赵春华案被讨论最多的,当属枪支的认定标准问题。从案件争点来看,一审依照公安部制定的《公安机关涉案枪支弹药性能鉴定工作规定》及《枪支致伤力的法庭科学鉴定判据》,认定赵春华射击摊上的气枪属刑法意义上的枪支。但上诉意见认为,公安部上述文件所依据的试验及理由不科学、不合理,且属内部文件,不能作为裁判的依据。二审判决引用《枪支管理法》第四条“国务院公安部门主管全国的枪支管理工作”的规定,判定该辩护意见不能成立,维持了一审关于案件的定性,最后在量刑时通过缓刑这一途径,化解了该案的舆论危机。就案件处理来说,二审的裁判方法与一审没有本质区别,也算不得进步,不避讳地说,其实就是一场“灭火”行动。一定意义上讲,赵春华是幸运的,因为她所犯之罪可以减至三年,从而勉强达到适用缓刑的条件,如果没有办法减至三年及以下,不能适用缓刑,照该案二审裁判的逻辑,赵春华可能就只有接受命运的份了。在这方面,福建刘大蔚走私武器案就是一个典型的例子,该案涉案枪支24支,司法机关想要“从轻发落”都没有门路,最终只能维持无期徒刑的判决。

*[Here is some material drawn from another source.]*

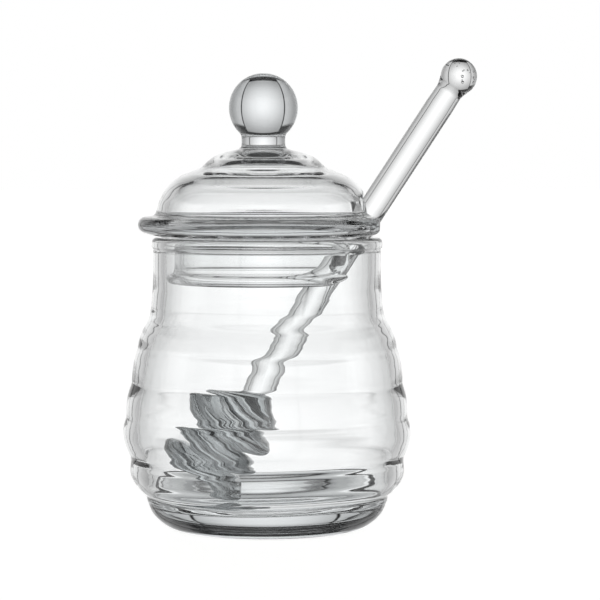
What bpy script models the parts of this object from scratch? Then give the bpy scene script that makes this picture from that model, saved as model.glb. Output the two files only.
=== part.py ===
"""Glass honey jar with a domed, knobbed lid and a glass honey dipper leaning out of the lid's notch.

The origin is the centre of the jar's flat base, +Z is up, and the dipper leans towards +X.
"""
import bpy
import bmesh
from math import atan2, cos, pi, radians, sin
from mathutils import Matrix, Vector

MM = 0.001
GAP = 0.3 * MM

# Jar: rim, neck and walls
RIM_TOP = 90.5 * MM
RIM_RADIUS = 35.7 * MM
RIM_BEAD_HEIGHT = 3.4 * MM
NECK_RADIUS = 35.3 * MM
NECK_BORE = 31.8 * MM
NECK_FOOT = 79.0 * MM

# Jar: the ribbed outside from the neck down to the base, as (radius, height)
OUTSIDE_WALL = [
    (35.7, 72.2), (36.0, 68.6), (36.25, 67.4), (36.85, 65.3), (38.9, 61.4), (39.95, 58.2), (40.5, 55.9),
    (41.4, 52.9), (41.9, 49.3), (42.0, 46.2), (42.75, 43.9), (43.5, 41.0), (43.75, 37.4), (43.75, 34.9),
    (44.55, 32.2), (44.75, 30.0), (44.4, 27.3), (43.1, 23.8), (42.3, 21.6), (42.65, 19.0), (42.2, 16.2),
    (40.5, 13.3), (38.1, 11.0), (37.5, 9.6), (36.6, 6.8), (35.6, 5.0), (33.8, 3.1), (31.0, 1.2),
    (28.0, 0.25), (25.0, 0.0)]

# Jar: the smoother inside wall, as (radius, height), and the floor over the heavy base
INSIDE_WALL = [
    (35.4, 13.0), (37.7, 17.0), (37.95, 20.2), (38.35, 22.6), (40.0, 26.6), (40.65, 30.5), (40.0, 34.2),
    (39.75, 38.0), (39.5, 41.0), (38.2, 49.5), (37.0, 55.0), (35.4, 59.5), (33.35, 63.0), (32.8, 64.5),
    (32.15, 69.0), (31.8, 73.0)]
FLOOR_TOP = 8.6 * MM
FLOOR_FLAT_RADIUS = 28.5 * MM

# Lid: it sits a little to the left, with its lip near the wall of the neck
LID_SHIFT = -1.1 * MM
BALL_RADIUS = 10.75 * MM
BALL_HEIGHT = 130.4 * MM
KNOB_NECK_RADIUS = 6.8 * MM
KNOB_NECK_FOOT = 118.5 * MM
DOME = [
    (7.5, 117.8), (9.4, 117.4), (12.1, 116.8), (14.9, 115.8), (17.2, 114.1), (19.2, 112.2), (21.2, 111.3),
    (24.2, 110.3), (27.5, 108.4), (29.5, 106.6), (30.9, 104.8), (31.9, 102.9), (33.1, 99.2), (33.6, 97.4)]
DOME_INSIDE = [
    (25.5, 88.5), (25.6, 90.2), (26.6, 91.8), (28.6, 93.4), (30.1, 95.2), (30.4, 97.0), (29.4, 100.8),
    (27.5, 104.1), (26.0, 105.6), (24.0, 107.0), (20.0, 108.5), (17.5, 109.6), (15.2, 111.4), (13.2, 112.7), (10.9, 113.5),
    (7.0, 113.9), (0.0, 114.0)]
FLANGE_RADIUS = 39.0 * MM
FLANGE_THICKNESS = 5.2 * MM
SKIRT_RADIUS = 27.6 * MM
SKIRT_BORE = 25.5 * MM
LIP_RADIUS = 30.2 * MM
LIP_HEIGHT = 77.7 * MM
LIP_THICKNESS = 3.2 * MM

# Lid: the notch for the dipper, wider towards the outside and towards the lip
NOTCH_HALF_INNER = 7.0 * MM
NOTCH_HALF_OUTER = 11.0 * MM
NOTCH_HALF_FOOT = 38.0 * MM
NOTCH_ROOM = 0.9 * MM
NOTCH_OVERRUN = 8.0 * MM
NOTCH_TOP = 105.5 * MM
NOTCH_ROUNDING = 3.0 * MM

# Dipper: a rod with a ball tip and a head of rings, leaning over the rim
ROD_RADIUS = 4.35 * MM
ROD_TILT = radians(33.07)
HEAD_END = Vector((-22.29 * MM, 0.0, 14.9 * MM))
HEAD_LENGTH = 30.4 * MM
RING_RADII = [14.2, 15.2, 15.0, 13.8]
GROOVE_RADIUS = 6.8 * MM
RING_SHARE = 0.6
TIP_CENTRE = 149.3 * MM
TIP_RADIUS = 5.7 * MM

SEGMENTS = 48
DIPPER_SEGMENTS = 28

GLASS_COLOUR = (0.90, 0.94, 0.93, 1.0)
GLASS_ROUGHNESS = 0.02


def clear_scene():
    for item in list(bpy.data.objects):
        bpy.data.objects.remove(item, do_unlink=True)


def new_collection(name):
    collection = bpy.data.collections.new(name)
    bpy.context.scene.collection.children.link(collection)
    return collection


def glass_material(name):
    material = bpy.data.materials.new(name)
    material.use_nodes = True
    shader = material.node_tree.nodes["Principled BSDF"]
    shader.inputs["Base Color"].default_value = GLASS_COLOUR
    shader.inputs["Roughness"].default_value = GLASS_ROUGHNESS
    shader.inputs["Metallic"].default_value = 0.0
    shader.inputs["Transmission Weight"].default_value = 1.0
    shader.inputs["IOR"].default_value = 1.5
    return material


def arc(centre, across, up, start, end, steps):
    """Points on an elliptical arc from angle start to angle end, in degrees."""
    points = []
    for step in range(steps + 1):
        angle = radians(start + (end - start) * step / steps)
        points.append((centre[0] + across * cos(angle), centre[1] + up * sin(angle)))
    return points


def in_metres(points):
    return [(radius * MM, height * MM) for radius, height in points]


def joined(*stretches):
    """One outline from several stretches, without the points that two stretches share."""
    outline = []
    for stretch in stretches:
        for point in stretch:
            if not outline or (Vector(point) - Vector(outline[-1])).length > 0.01 * MM:
                outline.append(point)
    return outline


def turned_piece(name, outline, segments, collection, material):
    """A closed solid turned round local Z from an outline of (radius, height) points."""
    mesh = bpy.data.meshes.new(name)
    points = [(radius, 0.0, height) for radius, height in outline]
    edges = [(index, index + 1) for index in range(len(points) - 1)]
    mesh.from_pydata(points, edges, [])
    piece = bpy.data.objects.new(name, mesh)
    collection.objects.link(piece)
    piece.data.materials.append(material)
    screw = piece.modifiers.new("turn", "SCREW")
    screw.steps = segments
    screw.render_steps = segments
    screw.use_merge_vertices = True
    screw.merge_threshold = 0.01 * MM
    screw.use_smooth_shade = True
    return piece


def jar_outline():
    """From the middle of the floor, up the inside, over the rim and down the ribs to the base."""
    inside = in_metres(INSIDE_WALL)
    bend_radius, bend_top = inside[0]
    floor_bend = arc(
        (FLOOR_FLAT_RADIUS, bend_top), bend_radius - FLOOR_FLAT_RADIUS, bend_top - FLOOR_TOP, -90, 0, 5)
    lip_half = (NECK_RADIUS - NECK_BORE) / 2
    rim = arc((NECK_BORE + lip_half, RIM_TOP - lip_half), lip_half, lip_half, 180, 90, 3)
    bead_corner = 1.5 * MM
    bead = arc((RIM_RADIUS - bead_corner, RIM_TOP - bead_corner), bead_corner, bead_corner, 90, 0, 2)
    bead_foot = [
        (RIM_RADIUS, RIM_TOP - RIM_BEAD_HEIGHT + 0.3 * MM),
        (NECK_RADIUS, RIM_TOP - RIM_BEAD_HEIGHT),
        (NECK_RADIUS, NECK_FOOT)]
    outside = in_metres(OUTSIDE_WALL)
    return joined([(0.0, FLOOR_TOP)], floor_bend, inside, rim, bead, bead_foot, outside, [(0.0, 0.0)])


def knob_outline():
    """From the top of the ball down to the foot of the knob's neck."""
    meet = 90 - (180 / pi) * atan2(KNOB_NECK_RADIUS, -(BALL_RADIUS ** 2 - KNOB_NECK_RADIUS ** 2) ** 0.5)
    ball = arc((0.0, BALL_HEIGHT), BALL_RADIUS, BALL_RADIUS, 90, meet, 8)
    return joined(ball, [(KNOB_NECK_RADIUS, KNOB_NECK_FOOT)])


def lid_outline():
    """From the top of the knob, down the outside, round flange and lip, and up the inside."""
    flange_half = FLANGE_THICKNESS / 2
    flange_centre = (FLANGE_RADIUS - flange_half, RIM_TOP + 3.9 * MM)
    flange = arc(flange_centre, flange_half, flange_half, 90, -70, 6)
    seat = RIM_TOP + GAP
    seat_under = [(NECK_RADIUS, seat + 0.4 * MM), (NECK_BORE + 1.0 * MM, seat)]
    skirt_top = [(SKIRT_RADIUS + 1.4 * MM, seat - 0.6 * MM), (SKIRT_RADIUS, seat - 2.2 * MM)]
    lip_half = LIP_THICKNESS / 2
    lip_centre = (LIP_RADIUS - lip_half, LIP_HEIGHT)
    skirt_foot = [(SKIRT_RADIUS, LIP_HEIGHT + lip_half + 0.6 * MM)]
    lip = arc(lip_centre, lip_half, lip_half, 80, -110, 5)
    lip_inner = arc((SKIRT_BORE + 1.2 * MM, LIP_HEIGHT + 0.4 * MM), 1.2 * MM, lip_half + 0.1 * MM, -120, -180, 2)

    return joined(
        knob_outline(), in_metres(DOME), flange, seat_under, skirt_top, skirt_foot, lip, lip_inner,
        in_metres(DOME_INSIDE))


def rod_point(distance, sideways=0.0):
    """A point on the dipper's axis at a distance from its head's end, moved across the axis in XZ."""
    along = Vector((sin(ROD_TILT), 0.0, cos(ROD_TILT)))
    across = Vector((cos(ROD_TILT), 0.0, -sin(ROD_TILT)))
    return HEAD_END + along * distance + across * sideways


def notch_cutter(collection):
    """A wedge that leans with the rod and opens outwards, from inside the rod's place to beyond the flange."""
    inner = -(ROD_RADIUS + NOTCH_ROOM)
    outer = FLANGE_RADIUS
    low = (LIP_HEIGHT - NOTCH_OVERRUN - HEAD_END.z) / cos(ROD_TILT)
    high = (NOTCH_TOP - HEAD_END.z) / cos(ROD_TILT)
    mesh = bpy.data.meshes.new("notch_cutter")
    block = bmesh.new()
    bmesh.ops.create_cube(block, size=2.0)
    for corner in block.verts:
        across = inner if corner.co.x < 0 else outer
        distance = low if corner.co.z < 0 else high
        outer_half = NOTCH_HALF_FOOT if corner.co.z < 0 else NOTCH_HALF_OUTER
        half = NOTCH_HALF_INNER if corner.co.x < 0 else outer_half
        place = rod_point(distance, across)
        corner.co = Vector((place.x, half * corner.co.y, place.z))
    inner_edges = []
    for edge in block.edges:
        ends = [vert.co for vert in edge.verts]
        upright = abs(ends[0].z - ends[1].z) > 5 * MM and abs(ends[0].y - ends[1].y) < 0.1 * MM
        if upright and max(abs(end.y) for end in ends) < NOTCH_HALF_INNER + 0.1 * MM:
            inner_edges.append(edge)
    bmesh.ops.bevel(block, geom=inner_edges, offset=NOTCH_ROUNDING, segments=4, profile=0.5, affect="EDGES")
    bmesh.ops.recalc_face_normals(block, faces=block.faces)
    block.to_mesh(mesh)
    block.free()
    cutter = bpy.data.objects.new("notch_cutter", mesh)
    collection.objects.link(cutter)
    cutter.hide_render = True
    cutter.display_type = "WIRE"
    return cutter


def dipper_outline():
    """From the tip of the ball down the rod, then over the rings to the end of the head."""
    meet = 90 - (180 / pi) * atan2(ROD_RADIUS, -(TIP_RADIUS ** 2 - ROD_RADIUS ** 2) ** 0.5)
    tip = arc((0.0, TIP_CENTRE), TIP_RADIUS, TIP_RADIUS, 90, meet + 8, 7)
    rod = [(ROD_RADIUS, TIP_CENTRE - 7.0 * MM), (ROD_RADIUS, HEAD_LENGTH + 2.0 * MM)]
    pitch = HEAD_LENGTH / len(RING_RADII)
    half = pitch * RING_SHARE / 2
    rings = []
    for index in reversed(range(len(RING_RADII))):
        radius = RING_RADII[index] * MM
        middle = pitch * (index + 0.5)
        core = min(GROOVE_RADIUS, radius - 2.5 * MM)
        if index < len(RING_RADII) - 1:
            rings.append([(core, middle + pitch / 2)])
        rings.append(arc((radius - half, middle), half, half, 90, -90, 4))
    end = [(0.0, pitch / 2 - half)]
    return joined(tip, rod, *rings, end)


def build():
    clear_scene()
    pieces = new_collection("glass_honey_jar")
    cutters = new_collection("cutters")

    turned_piece("jar", jar_outline(), SEGMENTS, pieces, glass_material("jar_glass"))

    lid = turned_piece("lid", lid_outline(), SEGMENTS, pieces, glass_material("lid_glass"))
    lid.location.x = LID_SHIFT
    cut = lid.modifiers.new("notch", "BOOLEAN")
    cut.operation = "DIFFERENCE"
    cut.object = notch_cutter(cutters)

    dipper = turned_piece("dipper", dipper_outline(), DIPPER_SEGMENTS, pieces, glass_material("dipper_glass"))
    dipper.matrix_world = Matrix.Translation(HEAD_END) @ Matrix.Rotation(ROD_TILT, 4, "Y")


build()
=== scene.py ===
import bpy
import bmesh
import random
from math import asin, atan2, cos, degrees, pi, radians, sin, sqrt
from mathutils import Matrix, Vector


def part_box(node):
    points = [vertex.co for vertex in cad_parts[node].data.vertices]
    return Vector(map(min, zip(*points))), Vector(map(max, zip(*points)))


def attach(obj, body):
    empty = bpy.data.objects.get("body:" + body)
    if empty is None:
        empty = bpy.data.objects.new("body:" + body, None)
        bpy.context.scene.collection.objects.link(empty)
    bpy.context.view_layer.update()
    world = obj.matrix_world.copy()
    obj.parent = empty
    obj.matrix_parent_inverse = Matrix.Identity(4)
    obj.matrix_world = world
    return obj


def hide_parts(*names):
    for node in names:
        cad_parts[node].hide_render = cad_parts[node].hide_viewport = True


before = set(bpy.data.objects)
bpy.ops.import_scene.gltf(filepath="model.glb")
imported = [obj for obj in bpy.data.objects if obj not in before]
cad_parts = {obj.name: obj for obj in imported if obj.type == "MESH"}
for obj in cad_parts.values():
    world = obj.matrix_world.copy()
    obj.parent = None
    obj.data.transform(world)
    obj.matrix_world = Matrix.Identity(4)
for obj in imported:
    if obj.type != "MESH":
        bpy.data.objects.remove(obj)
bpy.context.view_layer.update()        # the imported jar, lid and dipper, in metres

scene = bpy.context.scene
mm = 0.001


# Shader maths: a Wire is one output socket, and sums on it add Math nodes
class Wire:
    def __init__(self, tree, socket):
        self.tree = tree
        self.socket = socket

    def maths(self, operation, *values):
        return self.tree.add("ShaderNodeMath", {"operation": operation}, dict(enumerate(values)))

    def __add__(self, other):
        return self.maths("ADD", self, other)

    def __sub__(self, other):
        return self.maths("SUBTRACT", self, other)

    def __rsub__(self, other):
        return self.maths("SUBTRACT", other, self)

    def __mul__(self, other):
        return self.maths("MULTIPLY", self, other)

    def __truediv__(self, other):
        return self.maths("DIVIDE", self, other)

    def __rtruediv__(self, other):
        return self.maths("DIVIDE", other, self)

    __radd__ = __add__
    __rmul__ = __mul__

    def ramp(self, low, high):                     # 0 below low, 1 above high, smooth between
        return self.tree.add("ShaderNodeMapRange", {"interpolation_type": "SMOOTHSTEP"},
                             {"Value": self, "From Min": low, "From Max": high})

    def within(self, low, high, soft):             # 1 between low and high, 0 outside
        return self.ramp(low - soft, low + soft) * (1.0 - self.ramp(high - soft, high + soft))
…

表面上看,二审裁判引用法律赋予公安部门枪支管理权这一点,似乎无可辩驳。但实际上,裁判对规范性文件照单全收的做法,是十分危险和有害的,因为它假定公安部门在行使枪支管理权过程中的行为(包括诸如制定规范性文件这样的抽象行政行为)都是正确的,都是基于对法律的准确理解,或者即便有错误,哪怕该错误将导致裁判的不公正,也是不可违背或撤销的。本质上讲,这是行政权对司法权领地赤裸裸的侵蚀,而司法机关却浑然不觉,放之任之,最后还为之收拾残局。事实上,枪支认定标准过低,早已不是第一次挑战公众的情感认知底线,但司法机关在实践中却似乎从未对这一标准提出过反对,司法奉行政机关一纸规范性文件为圭臬,岂非咄咄怪事?诚然,公安机关有管理枪支的权力,但司法机关不更有维护公平正义之义务吗?舍公平正义的义务而去就行政管理的权力,实在是“差之毫厘谬以千里”了。

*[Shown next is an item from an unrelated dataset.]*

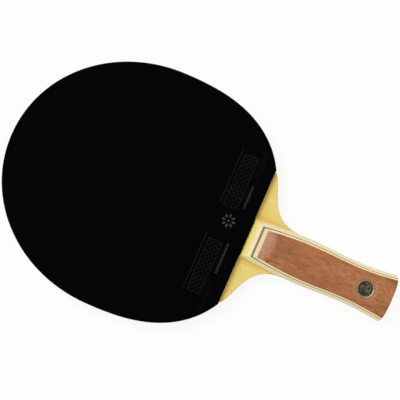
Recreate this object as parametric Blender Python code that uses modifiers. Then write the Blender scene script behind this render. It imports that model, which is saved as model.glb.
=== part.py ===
# Table tennis bat: a five-ply wooden blade, a laminated grip on each face, two rubbers and a badge.
# Lengths are in metres. The bat lies face up: +Y runs to the tip, +X to its right, +Z out of the front.
# The origin lies under the middle of its width and length, level with the back of the grip.

import math

import bmesh
import bpy
from mathutils import Vector
from mathutils.geometry import interpolate_bezier

# Plan of the blade
HEAD_WIDTH = 0.1512
TIP_TO_WIDEST = 0.0827
WIDEST_TO_CUT = 0.0729
LOWER_HEAD_BEYOND_CUT = 0.0085
TIP_POWER = 2.02
LOWER_HEAD_POWER = 2.54
SHOULDER_LENGTH = 0.0293
SHOULDER_LEAVE_DOWN = 0.0079
SHOULDER_LEAVE_IN = 0.0057
SHOULDER_FILLET_PULL = 0.0236

# Plan of the grip, measured down from the cut edge of the rubbers
GRIP_LENGTH = 0.0956
GRIP_TOP_WIDTH = 0.0255
SWELL_WIDTH = 0.0285
SWELL_PLACE = 0.0360
WAIST_WIDTH = 0.0265
WAIST_PLACE = 0.0685
BUTT_WIDTH = 0.0302
FLARE_POWER = 1.7
BUTT_CROWN = 0.0036
BUTT_POWER = 2.6

# Sanded shape of each grip scale, a blunt nose beside the rubber with a ramp over it
RAMP_CLEARANCE = 0.0003
NOSE_HEIGHT = 0.0020
RAMP_LENGTH = 0.0180
RAMP_POWER = 1.5
SIDE_ROUNDING = 0.0063
EXTRA_ROUNDING_AT_TOP = 0.0070
EXTRA_ROUNDING_FADE = 0.0180
BUTT_ROUNDING = 0.0005

# Thickness of each layer, with the same glue line between all of them
GLUE_LINE = 0.0003
CORE_PLY = 0.0026
INNER_PLY = 0.0006
FACE_PLY = 0.0006
SPONGE = 0.0018
TOPSHEET = 0.0015
GRIP_BASE = 0.00455
PALE_VENEER = 0.0006
DARK_VENEER = 0.0003
CREAM_VENEER = 0.0005
GRIP_CAP = 0.00115
RUBBER_OVERHANG = 0.0004

# Badge let into the front cap
BADGE_TO_BUTT = 0.0176
BADGE_DIAMETER = 0.0108
BADGE_RIM_WIDTH = 0.0006
BADGE_RIM_CHAMFER = 0.0002
BADGE_STANDS_PROUD = 0.0002
BADGE_DISC_SUNK = 0.0004
BADGE_CLEARANCE = 0.0003
POCKET_OVERRUN = 0.001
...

然则站在司法机关的角度,改判赵春华缓刑,也许是唯一可为且能被各方所接受的方案了,套用一句网络语就是“我只能帮你到这儿了”。这是因为,一则有众多先例存在,改变枪支认定标准会导致同案不同判;二则我们的法官并没有法律解释的权力,对于什么是枪支,即使法律没有明确规定,法官也无权自行解释判断。根据法律规定,有权解释法律的主体只有三个:全国人大常委会(立法解释)、最高法和最高检(司法解释)。基于公权力法无明文规定即禁止的原则,法官解释法律会被视为越权。2003年河南省发生过一个著名的“种子案”,生动反映了法官“释法”所可能引发的风险。在该案中,法官裁决地方性法规与位阶较高的法律相冲突,进而判定该地方性法规无效。该判决旋即引发当地人大的强烈不满,事后所在法院对该案审判人员作出了撤销职务的处分决定。由此推想赵春华案,裁判者未必没有认识到枪支认定标准的不合理性,其之所以照判不误,可能不是当为而不为,而是当为却不能为或不敢为。

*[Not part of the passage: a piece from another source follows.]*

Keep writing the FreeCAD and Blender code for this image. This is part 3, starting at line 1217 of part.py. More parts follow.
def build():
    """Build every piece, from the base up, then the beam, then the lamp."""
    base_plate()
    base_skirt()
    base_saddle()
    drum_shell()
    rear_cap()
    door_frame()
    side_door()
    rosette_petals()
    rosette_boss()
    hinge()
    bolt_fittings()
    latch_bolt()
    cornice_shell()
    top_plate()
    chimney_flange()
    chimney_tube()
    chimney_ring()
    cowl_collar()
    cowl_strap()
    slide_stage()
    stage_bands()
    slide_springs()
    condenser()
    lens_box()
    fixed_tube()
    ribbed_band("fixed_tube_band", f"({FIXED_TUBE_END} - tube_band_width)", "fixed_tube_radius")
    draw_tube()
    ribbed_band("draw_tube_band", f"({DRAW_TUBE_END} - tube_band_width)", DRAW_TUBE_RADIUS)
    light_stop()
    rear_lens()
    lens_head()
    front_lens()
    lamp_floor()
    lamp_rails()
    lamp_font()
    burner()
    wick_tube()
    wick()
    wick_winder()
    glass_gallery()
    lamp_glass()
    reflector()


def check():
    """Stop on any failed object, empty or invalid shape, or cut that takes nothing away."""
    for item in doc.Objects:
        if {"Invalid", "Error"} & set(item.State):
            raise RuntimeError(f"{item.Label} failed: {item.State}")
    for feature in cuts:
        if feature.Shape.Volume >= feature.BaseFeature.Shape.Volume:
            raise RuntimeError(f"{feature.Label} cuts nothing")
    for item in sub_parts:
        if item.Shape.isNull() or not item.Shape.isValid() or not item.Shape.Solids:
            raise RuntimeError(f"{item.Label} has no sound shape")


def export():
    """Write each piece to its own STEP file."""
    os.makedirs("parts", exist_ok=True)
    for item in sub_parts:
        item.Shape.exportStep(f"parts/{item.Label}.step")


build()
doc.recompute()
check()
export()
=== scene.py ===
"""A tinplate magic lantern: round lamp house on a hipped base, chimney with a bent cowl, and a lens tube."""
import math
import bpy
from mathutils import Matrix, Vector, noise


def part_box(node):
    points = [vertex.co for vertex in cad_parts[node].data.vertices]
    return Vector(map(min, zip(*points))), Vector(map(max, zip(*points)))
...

当前的法律解释体制,是司法行政化的一个重要表征。它将解释权全部收归上级所有,由上级对一线所办案件的疑难问题进行指示判断,背离了司法的亲历性原则。但法官解释法律,这是天经地义的事情,想要否认或禁止这种权力,不仅没有可能,而且会造成非常糟糕的后果。首先,禁止法官释法本身是不可能的,因为法律解释存在于每一次法律适用之中,法律解释是沟通事实与规范的媒介,法律适用必须借助法律解释才能最终达成,不存在没有法律解释的司法裁判。即使在最简单的案件中,也至少包含着文义解释。其次,禁止法官释法会导致司法的僵化和“矮化”,所谓僵化,即在司法实践中,由于没有解释的余地,不管案件情况如何特殊,只要有明确规定,均机械地依规定之字面意思行事,即使造成不可接受的后果,也可以理直气壮地说“法律就是这么规定的”;所谓“矮化”,即裁判者不需有自己的独立品格和判断,只需要做各种规定的传声筒就足够了,在没有解释的场合,司法人员不过是司法流水线上的一台机器而已。再次,禁止法官释法,会消解法律调整社会关系的功能,因为立法不可能尽善尽美,法律一定会存在歧义或漏洞,这就需要司法来弥补和挽救,司法要在法律规定模糊有争议的地方,进行法律解释,在法律存在漏洞的地方,进行漏洞填补,在法律缺位的情况下,基于不得拒绝裁判的要求,甚至要进行法律续造(民事领域)。禁止法官释法,等于放任立法缺陷的存在,不但法律调整社会关系的功能得不到发挥,而且还可能会适得其反激化矛盾。最后,禁止法官释法,与司法职业化愿景背道而驰。司法职业化意味着一种较高的准入门槛甚或壁垒,这种门槛或壁垒不是人为设置的,而是像医生一样基于职业特性天然形成。说直白一点就是司法是一个技术活,它的技术性集中体现在法律解释与法律论证上,剥离了法律解释,相当于抽掉司法最具技术含量的部分,职业化门槛就被大幅降低。

赵春华案深刻揭示了横亘在职业司法者与“司法民工”之间的那道鸿沟,这鸿沟一天不填补,法律解释权一天不“归位”,机械司法所带来的悲剧就一天不会停止。法律适用不仅仅是三段论式的法律推理,还包括更为复杂法律解释与论证,只有把这种解释论证的权力交还给裁判者,让司法还原其本真,才能从根本上避免赵春华案的再次发生。回到赵春华案中,关于“枪支”的概念,立法和司法解释都没有明确,只有公安部有一个规定,理论上讲,该规定既非法律、又非立法解释,其于司法裁判之拘束力若何,是否为司法所必须遵守之规定,当然存在疑问。在模糊有争议的场合,唯属司法判断的领地。何谓“枪支”,只应交由裁判的法官综合个案情况予以认定,除法律规定外,其他解释性规定,均应只有参考价值,而没有必然适用的效力。

实践再次表明,损害司法公正的,除了权力的滥用,还可能是权力的缺席,以禁止法律解释的方式来约束司法权力,与将洗澡水与孩子一起倒掉没有本质区别。法律适用中的法律解释,正是司法的灵魂所在,也是我们需要人而不是机器做法官的理由所在。